Monday, November 15, 2010

Follow-Up on Change for the Parties?

Seth Masket agrees that the (potential?) trend I discussed on Friday would in fact be a big deal, if true.  He (and commenter doc) add the Joe Lieberman election in 2006 to my list of three elections in the 2010 cycle in which the loser didn't accept losing. 

Over at TNR, where I cross-post sometimes, commenter jamiller 34 asked whether Crist/Rubio fits. Good question!  Crist/Rubio appeared, at first, to be a classic example of how party elites makes choices and then get rank-and-file voters to ratify their decision in a primary.  In Florida, Crist was a popular GOP governor, but when mainstream conservatives (the largest portion of the party) chose to support Rubio for the Senate seat, Republican voters, as registered in early polling, flipped as well.  But then Crist, instead of just marching into defeat, decided to act within the electoral rules of Florida and run on an independent line.  In one sense, that seems to be a similar case of a primary loser refusing to accept the results.  In another sense, however, Crist -- like Lieberman in 2006 -- wound up as something closer to the de facto candidate of the other party.  That's definitely different than what happened in NY-23 and Colorado, and I think mostly different than what happened in Alaska.

Another point: via email, parties scholar Richard Skinner digs up four somewhat similar cases forty years ago:
(1) In 1969, after John Lindsay lost the GOP mayoral primary to John Marchi, and the conservative Mario Procaccino won the Democratic nomination, many moderate and liberal Democrats backed Lindsay on the Liberal line.  Lindsay won easily.

(2) In 1970, after losing the Democratic primary to Joseph Duffey, Senator Thomas Dodd ran for re-election as an independent.  Republican Lowell Weicker won.

(3) In the three-way Senate race in New York between Republican appointee Charles Goodell, Democrat Richard Ottinger, and Conservative James Buckley, Goodell fell out of contention early.  Buckley became the de facto GOP nominee in much  of the state,  was endorsed by several Republican politicians, and was clearly (though not openly) backed by the Nixon Administration.  Even Gov. Nelson Rockefeller, who had appointed Goodell, did little for him, and his campaign allegedly printed "Rockefeller-Buckley" buttons.  Buckley won.

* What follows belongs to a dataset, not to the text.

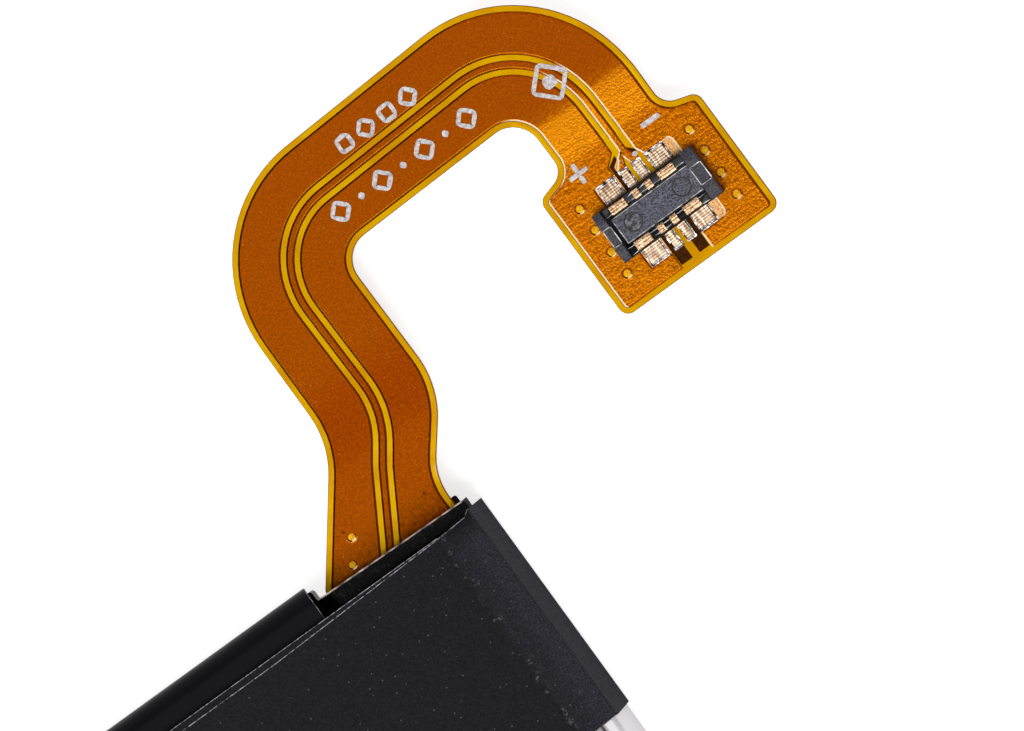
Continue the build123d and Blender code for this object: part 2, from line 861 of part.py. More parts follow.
contacts = []
for outward in (1, -1):
    for across in power_contact_x:
        contacts.append(("power", across, outward, power_contact_width))
    for across in signal_contact_x:
        contacts.append(("signal", across, outward, signal_contact_width))

strips = []
counts = {"power": 0, "signal": 0}
for kind, across, outward, width in contacts:
    counts[kind] += 1
    strip = contact(across, outward, width)
    strips.append(strip.part)
    save(strip, f"{kind}_contact_{counts[kind]}")
    save(solder_joint(across, outward, width, strip), f"{kind}_joint_{counts[kind]}")

# Plug housing: a floor with a notched block at each end, two rails that carry the contacts, and an island
# between them behind a narrow trench. The moulded plastic closes round every contact.
left_end = -plug_length / 2
right_end = plug_length / 2
rail_left = left_end + end_block_left
rail_right = right_end - end_block_right
island_half = rail_inner - trench_width
tab_axis = Axis(tab_plane(0).origin, tab_normal)

with BuildPart() as connector_housing:
    with BuildSketch(tab_plane(film_face)):
        area(left_end, rail_left, -half_width, half_width)
        area(rail_right, right_end, -half_width, half_width)
    extrude(amount=end_block_height)
    chamfer(connector_housing.edges().group_by(tab_axis)[-1], plug_edge)
    with BuildSketch(tab_plane(film_face + end_block_height)):
        area(left_end, right_end, -end_notch_width / 2, end_notch_width / 2)
    extrude(amount=-end_notch_depth, mode=Mode.SUBTRACT)
    with BuildSketch(tab_plane(film_face)):
        area(rail_left, rail_right, -half_width, half_width)
    extrude(amount=plug_floor)
    with BuildSketch(tab_plane(film_face)):
        area(rail_left, rail_right, rail_inner, half_width)
        area(rail_left, rail_right, -half_width, -rail_inner)
    rails = extrude(amount=rail_height, mode=Mode.PRIVATE)
    rail_tops = rails.edges().filter_by(Axis.X).group_by(tab_axis)[-1].sort_by(Axis.Y)
    add(rails.fillet(rail_radius, [rail_tops[0], rail_tops[-1]]))
    with BuildSketch(tab_plane(film_face)):
        area(rail_left + trench_width, rail_right, -island_half, island_half)
    extrude(amount=island_height)
    with BuildSketch(tab_plane(film_face + island_height)):
        with Locations((-island_mark_x, 0), (island_mark_x, 0)):
            Circle(island_mark_radius)
    extrude(amount=-island_mark_depth, mode=Mode.SUBTRACT)
    for strip in strips:
        add(strip, mode=Mode.SUBTRACT)
save(connector_housing, "connector_housing")
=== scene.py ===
import math
import bmesh
import bpy
from mathutils import Matrix, Vector, noise
from mathutils.bvhtree import BVHTree


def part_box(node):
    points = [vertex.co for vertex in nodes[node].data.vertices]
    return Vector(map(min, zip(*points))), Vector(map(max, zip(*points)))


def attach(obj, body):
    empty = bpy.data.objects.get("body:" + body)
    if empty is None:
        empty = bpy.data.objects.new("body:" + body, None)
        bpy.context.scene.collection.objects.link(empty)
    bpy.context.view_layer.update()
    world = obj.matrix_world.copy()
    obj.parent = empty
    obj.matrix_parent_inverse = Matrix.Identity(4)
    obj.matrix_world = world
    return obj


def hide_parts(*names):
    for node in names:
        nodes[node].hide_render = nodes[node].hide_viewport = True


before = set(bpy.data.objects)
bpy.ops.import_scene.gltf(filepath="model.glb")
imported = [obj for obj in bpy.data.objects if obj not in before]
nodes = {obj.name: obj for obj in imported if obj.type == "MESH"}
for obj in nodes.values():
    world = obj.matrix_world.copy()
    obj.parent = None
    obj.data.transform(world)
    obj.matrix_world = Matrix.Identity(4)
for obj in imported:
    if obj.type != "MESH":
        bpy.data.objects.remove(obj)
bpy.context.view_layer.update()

# The battery lies on its back on a white table. Metres throughout, in the frame of the CAD parts:
# X across the cell, Y along it to its head, Z out of its front. Small sizes are so many mm.


# The pouch cell: aluminium foil laminated between nylon and polypropylene, deep drawn and heat
# sealed. The nylon is clear and a little uneven, so the foil shows as soft silver with a faint
# orange peel. Under the sleeve it is coated with the sleeve's black adhesive.
mm = 0.001
peel_size = 0.9 * mm
cloud_size = 9 * mm
coat_margin = 0.2 * mm
coat_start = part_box("end_sleeve")[0].y + coat_margin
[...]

(4) Harry Byrd Jr., facing an increasingly liberal Democratic primary electorate, ran for re-election as an Independent.  He beat a liberal Democrat and an obscure Republican. Many Republicans in the state wanted to not endorse a candidate (and have Byrd Jr. be their de facto nominee), but Gov. Linwood Holton insisted on running one.  (Holton was a rather liberal Republican who mostly endorsed Democrats later in life; Tim Kaine is his son-in-law).   Byrd Jr. continued his father's practice of caucusing with the Democrats but voting with Republicans on virtually everything. 
Can we conclude much from any of this?  Remember, the real question here is whether there's something systematic that makes these sorts of challenges much more viable now than they have been, or whether they're just flukes that crop up once in a while.  I don't have any answers, other than to repeat that it's worth keeping an eye on -- because, if there is something going on here, it's potentially very important.